I'm -1 on a has_* method

If we want to kill ? on non boolean attributes we should encourage
standard @post.url.blank? and @post.url.present? be used instead.
The originally proposed change makes sense to me. The question
mark character adds nice semantics to boolean attributes. I agree
it's not clear what exactly that would do on non-boolean
attributes.
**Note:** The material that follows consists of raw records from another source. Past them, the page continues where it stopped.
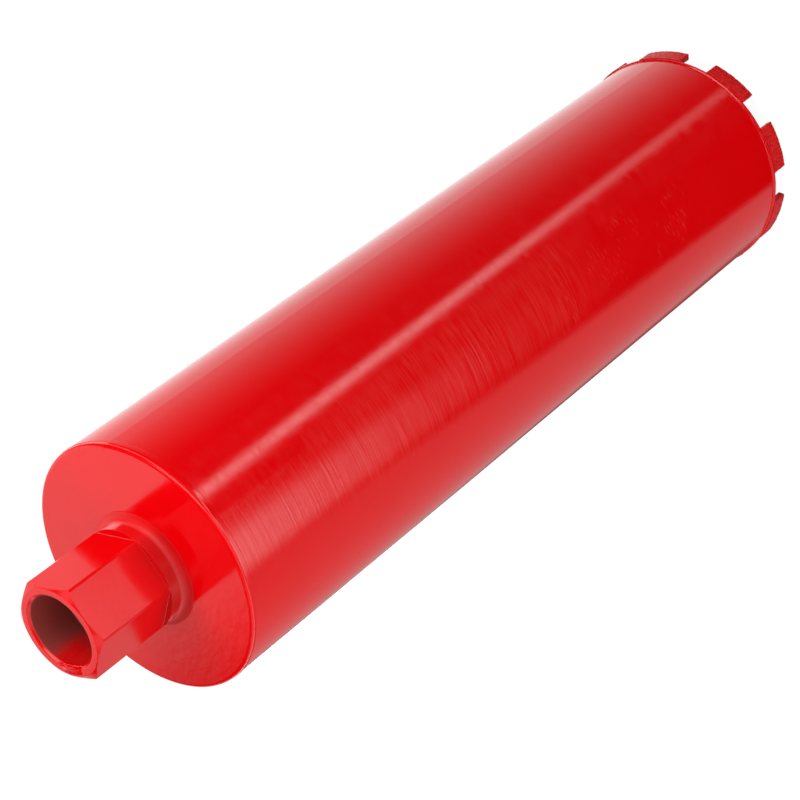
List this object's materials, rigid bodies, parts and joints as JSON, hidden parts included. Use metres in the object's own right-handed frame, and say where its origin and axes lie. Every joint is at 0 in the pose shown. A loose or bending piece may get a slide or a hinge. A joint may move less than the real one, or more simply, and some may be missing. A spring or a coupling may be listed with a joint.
{
  "type": "diamond core bit",
  "caption": "Red painted wet core bit: long steel tube with a crown of curved diamond segments, closed by a plate with a hexagonal threaded hub.",
  "frame": {"origin": "on the axis, in the plane of the cutting faces, which is the middle of the bottom of the bounding box", "axes": "+Z along the axis from the crown up to the hub; +X through the middle of segment_01 and of one flat of the hexagon"},
  "size_m": [0.1167, 0.117, 0.475],
  "materials": {
    "red_lacquer": "semi-gloss red lacquer over turned steel, bare dark steel inside the bore and the tube",
    "segment_grit": "granular metal-bonded abrasive, sprayed with the same red lacquer"
  },
  "bodies": {
    "root": {"barrel_tube": "red_lacquer", "back_plate": "red_lacquer", "hub": "red_lacquer", "segment_01": "segment_grit", "segment_02": "segment_grit", "segment_03": "segment_grit", "segment_04": "segment_grit", "segment_05": "segment_grit", "segment_06": "segment_grit", "segment_07": "segment_grit", "segment_08": "segment_grit", "segment_09": "segment_grit"}
  },
  "joints": []
}
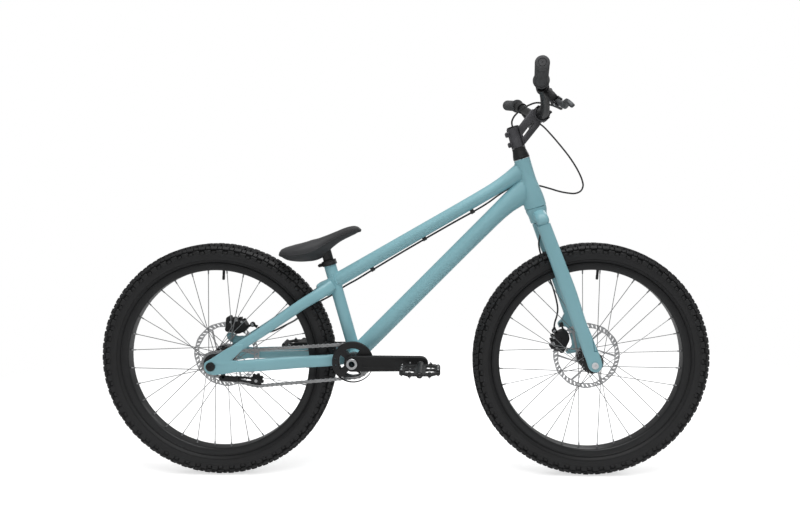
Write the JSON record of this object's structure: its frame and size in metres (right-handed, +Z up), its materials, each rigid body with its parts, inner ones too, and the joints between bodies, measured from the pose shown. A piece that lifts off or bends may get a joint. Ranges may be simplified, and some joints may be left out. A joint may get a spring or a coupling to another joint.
{
  "type": "trials bicycle",
  "caption": "Street trials bicycle: low sloping frame, small saddle, straight fork, disc brakes, knobbly tyres, short chain drive with a bash guard and a sprung tensioner.",
  "frame": {"origin": "on the ground under the middle of the bike's box, midway between the two axles", "axes": "+X forward along the bike, +Y to the rider's left, +Z up; the chain is on the right at -Y and the brake discs are on the left at +Y"},
  "size_m": [1.602, 0.7382, 1.0305],
  "materials": {
    "frame_paint": "satin",
    "anodised": "satin black anodised",
    "blade_alloy": "dark grey anodised",
    "steel": "bright",
    "rotor_steel": "ground",
    "saddle_cover": "satin black",
    "grip_rubber": "matt",
    "hose_jacket": "satin black",
    "tyre_rubber": "matt",
    "pad_lining": "matt"
  },
  "bodies": {
    "frame": {"head_tube": "frame_paint", "top_tube": "frame_paint", "down_tube": "frame_paint", "seat_tube": "frame_paint", "bb_shell": "frame_paint", "chainstay_right": "frame_paint", "chainstay_left": "frame_paint", "seatstay_right": "frame_paint", "seatstay_left": "frame_paint", "headset_bearing_lower": "steel", "headset_bearing_upper": "steel", "seat_collar": "anodised", "rear_caliper": "anodised", "tensioner_body": "anodised", "rear_hose_frame": "hose_jacket", "rear_hose_loop": "hose_jacket", "rear_axle": "anodised", "chain": "steel"},
    "steering": {"fork_crown": "frame_paint", "fork_leg_right": "frame_paint", "fork_leg_left": "frame_paint", "headset_cover": "anodised", "top_cap": "anodised", "stem": "anodised", "stem_faceplate": "anodised", "handlebar": "anodised", "grip_right": "grip_rubber", "grip_left": "grip_rubber", "lever_clamp_right": "anodised", "lever_clamp_left": "anodised", "front_axle": "steel", "front_caliper": "anodised", "front_hose": "hose_jacket"},
    "front_wheel": {"front_tyre": "tyre_rubber", "front_rim": "anodised", "front_hub": "anodised", "front_rotor": "rotor_steel"},
    "rear_wheel": {"rear_tyre": "tyre_rubber", "rear_rim": "anodised", "rear_hub": "anodised", "rear_rotor": "rotor_steel"},
    "drive_sprocket": {"rear_sprocket": "steel"},
    "crank": {"crank_right": "anodised", "crank_left": "anodised", "chainring": "steel", "bash_guard": "anodised", "pedal_axle_right": "steel", "pedal_axle_left": "steel"},
    "pedal_right_body": {"pedal_right": "anodised"},
    "pedal_left_body": {"pedal_left": "anodised"},
    "tensioner": {"tensioner_arm": "anodised"},
    "tensioner_wheel": {"tensioner_pulley": "anodised"},
    "seat": {"seatpost": "anodised", "saddle": "saddle_cover"},
    "lever_right": {"lever_blade_right": "blade_alloy"},
    "lever_left": {"lever_blade_left": "blade_alloy"},
    "front_pad_left_body": {"front_pad_left": "pad_lining"},
    "front_pad_right_body": {"front_pad_right": "pad_lining"},
    "rear_pad_left_body": {"rear_pad_left": "pad_lining"},
    "rear_pad_right_body": {"rear_pad_right": "pad_lining"}
  },
  "joints": [
    {"name": "steering", "type": "hinge", "parent": "frame", "child": "steering", "pos_m": [0.34381, 0, 0.71273], "axis": [-0.2857, 0, 0.9583], "range_deg": [-80, 80], "deforming": ["rear_hose_loop"]},
    {"name": "front_wheel_spin", "type": "hinge", "parent": "steering", "child": "front_wheel", "pos_m": [0.491, 0, 0.31], "axis": [0, 1, 0], "continuous": true},
    {"name": "rear_wheel_spin", "type": "hinge", "parent": "frame", "child": "rear_wheel", "pos_m": [-0.491, 0, 0.31], "axis": [0, 1, 0], "continuous": true},
    {"name": "crank_turn", "type": "hinge", "parent": "frame", "child": "crank", "pos_m": [-0.1285, 0, 0.3185], "axis": [0, 1, 0], "continuous": true, "deforming": ["chain"]},
    {"name": "sprocket_turn", "type": "hinge", "parent": "frame", "child": "drive_sprocket", "pos_m": [-0.491, 0, 0.31], "axis": [0, 1, 0], "continuous": true},
    {"name": "pedal_right_spin", "type": "hinge", "parent": "crank", "child": "pedal_right_body", "pos_m": [0.0465, -0.1385, 0.3185], "axis": [0, 1, 0], "continuous": true},
    {"name": "pedal_left_spin", "type": "hinge", "parent": "crank", "child": "pedal_left_body", "pos_m": [-0.3035, 0.1385, 0.3185], "axis": [0, 1, 0], "continuous": true},
    {"name": "tensioner_swing", "type": "hinge", "parent": "frame", "child": "tensioner", "pos_m": [-0.432, -0.0575, 0.273], "axis": [0, 1, 0], "range_deg": [-6, 12], "stiffness_Nm_per_rad": 0.5},
    {"name": "tensioner_wheel_turn", "type": "hinge", "parent": "tensioner", "child": "tensioner_wheel", "pos_m": [-0.38049, -0.05, 0.26755], "axis": [0, 1, 0], "continuous": true},
    {"name": "seatpost_slide", "type": "slide", "parent": "frame", "child": "seat", "axis": [-0.2588, 0, 0.9659], "range_m": [0, 0.05]},
    {"name": "brake_lever_right", "type": "hinge", "parent": "steering", "child": "lever_right", "pos_m": [0.35816, -0.23386, 0.95372], "axis": [-0.766, -0.0082, -0.6428], "range_deg": [0, 16], "stiffness_Nm_per_rad": 0.6},
    {"name": "brake_lever_left", "type": "hinge", "parent": "steering", "child": "lever_left", "pos_m": [0.35816, 0.23386, 0.95372], "axis": [0.766, -0.0082, 0.6428], "range_deg": [0, 16], "stiffness_Nm_per_rad": 0.6},
    {"name": "front_pad_left_slide", "type": "slide", "parent": "steering", "child": "front_pad_left_body", "axis": [0, -1, 0], "range_m": [0, 0.00045]},
    {"name": "front_pad_right_slide", "type": "slide", "parent": "steering", "child": "front_pad_right_body", "axis": [0, 1, 0], "range_m": [0, 0.00045]},
    {"name": "rear_pad_left_slide", "type": "slide", "parent": "frame", "child": "rear_pad_left_body", "axis": [0, -1, 0], "range_m": [0, 0.00045]},
    {"name": "rear_pad_right_slide", "type": "slide", "parent": "frame", "child": "rear_pad_right_body", "axis": [0, 1, 0], "range_m": [0, 0.00045]}
  ],
  "couplings": [
    {"joint": "sprocket_turn", "follows": "crank_turn", "ratio": 1.4667},
    {"joint": "tensioner_wheel_turn", "follows": "crank_turn", "ratio": 2.75},
    {"joint": "front_pad_left_slide", "follows": "brake_lever_right", "m_per_rad": 0.001611},
    {"joint": "front_pad_right_slide", "follows": "brake_lever_right", "m_per_rad": 0.001611},
    {"joint": "rear_pad_left_slide", "follows": "brake_lever_left", "m_per_rad": 0.001611},
    {"joint": "rear_pad_right_slide", "follows": "brake_lever_left", "m_per_rad": 0.001611}
  ]
}
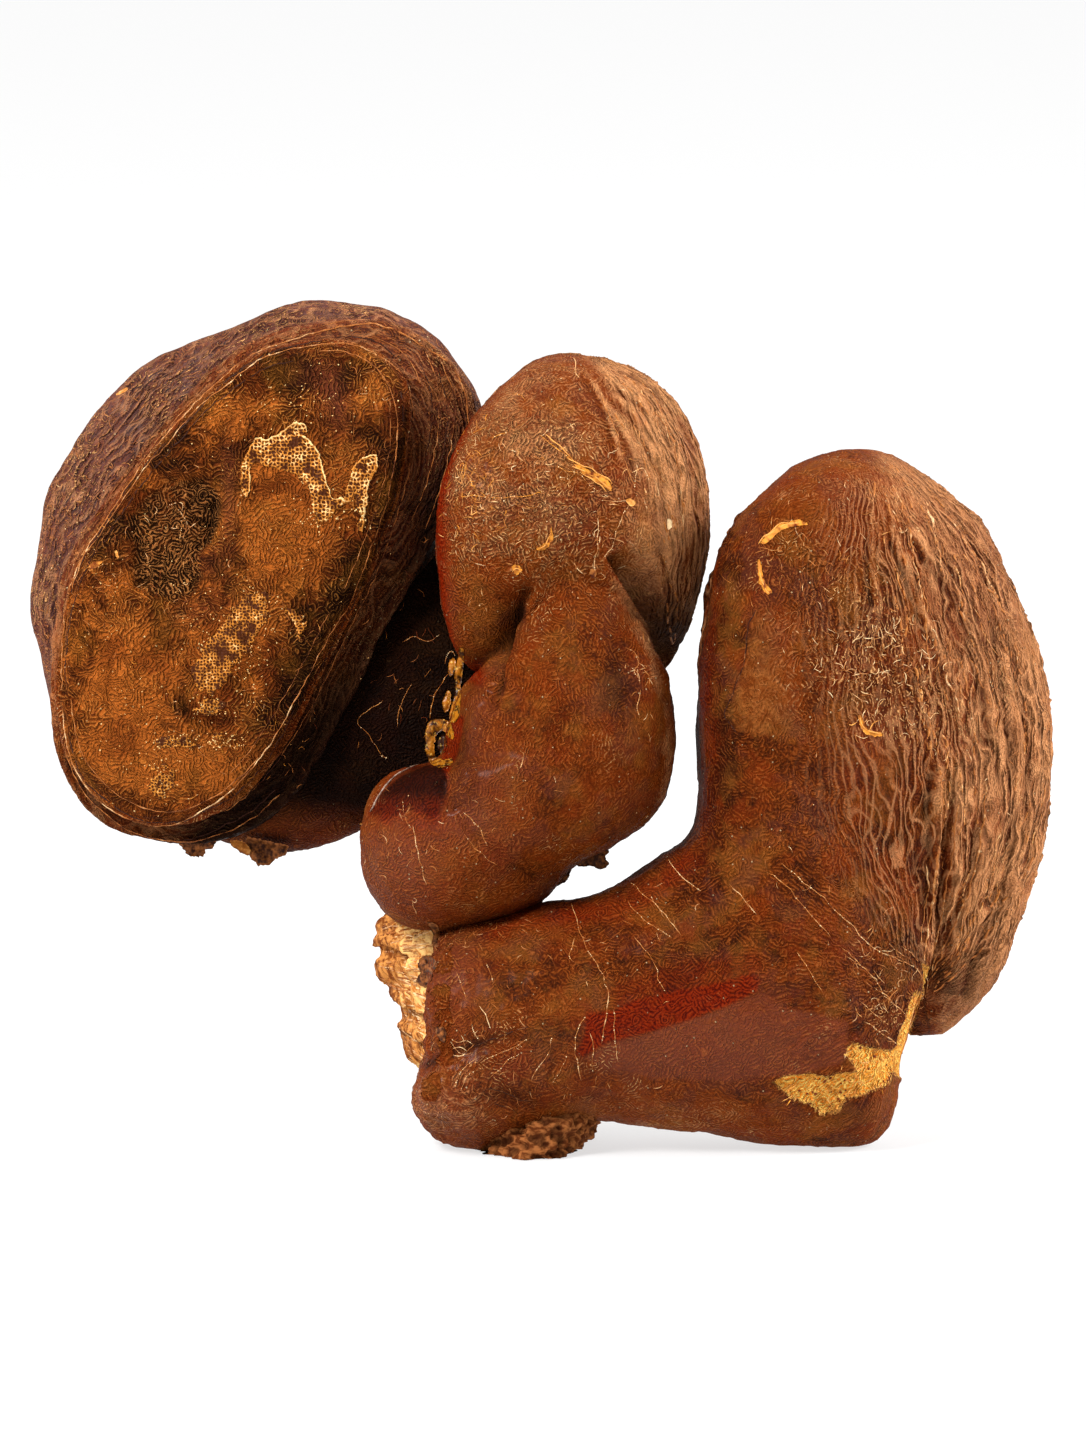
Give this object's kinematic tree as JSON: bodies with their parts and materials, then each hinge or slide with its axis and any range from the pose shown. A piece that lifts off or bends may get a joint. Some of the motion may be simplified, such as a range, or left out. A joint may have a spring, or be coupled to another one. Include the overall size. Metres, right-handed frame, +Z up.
{
  "type": "reishi mushroom cluster",
  "caption": "Dried reishi cluster: stout glossy brown stems fused at a torn base, each swelling into a thick rounded woody cap.",
  "frame": {"origin": "middle of the bounding box on the plane the cluster stands on", "axes": "+X across the row of caps, from the left cap to the right cap; +Y to the back; +Z up"},
  "size_m": [0.1284, 0.0458, 0.1035],
  "materials": {
    "crust": "hard reddish-brown crust, satin with glossy patches",
    "pore_cap": "matt golden-brown pore face with a reddish-brown rim",
    "torn_flesh": "matt, pale, fibrous, torn"
  },
  "bodies": {
    "root": {"base": "torn_flesh", "left_cap": "pore_cap", "left_stem": "crust", "middle_cap": "crust", "middle_stem": "crust", "right_cap": "crust", "right_stem": "crust"}
  },
  "joints": []
}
Removing the questionable methods would help decrease
the method count.

Does anyone really need to use: @post.id http://post.id?

-- 
Richard Schneeman

@schneems http://twitter.com/schneems

On Thursday, May 31, 2012 at 3:28 PM, Jeremy Walker wrote:




On 31 May 2012 14:23, Sam Oliver s...@samoliver.com
mailto:s...@samoliver.com wrote:

On Thu, May 31, 2012 at 2:12 PM, James B. Byrne
byrn...@harte-lyne.ca mailto:byrn...@harte-lyne.ca wrote:


 I would generate attribute query methods only for boolean
attributes.

I am not sure that I understand your point, but in Ruby
anything that
is neither nil nor false is true.  Thus returning the url
string, if
not nil, is the same as saying that it is true but also allows
access
to the actual data without having to send another message.


I think Max's point is that post.visible? could be read as
post is visible? but post is url? carries a different meaning.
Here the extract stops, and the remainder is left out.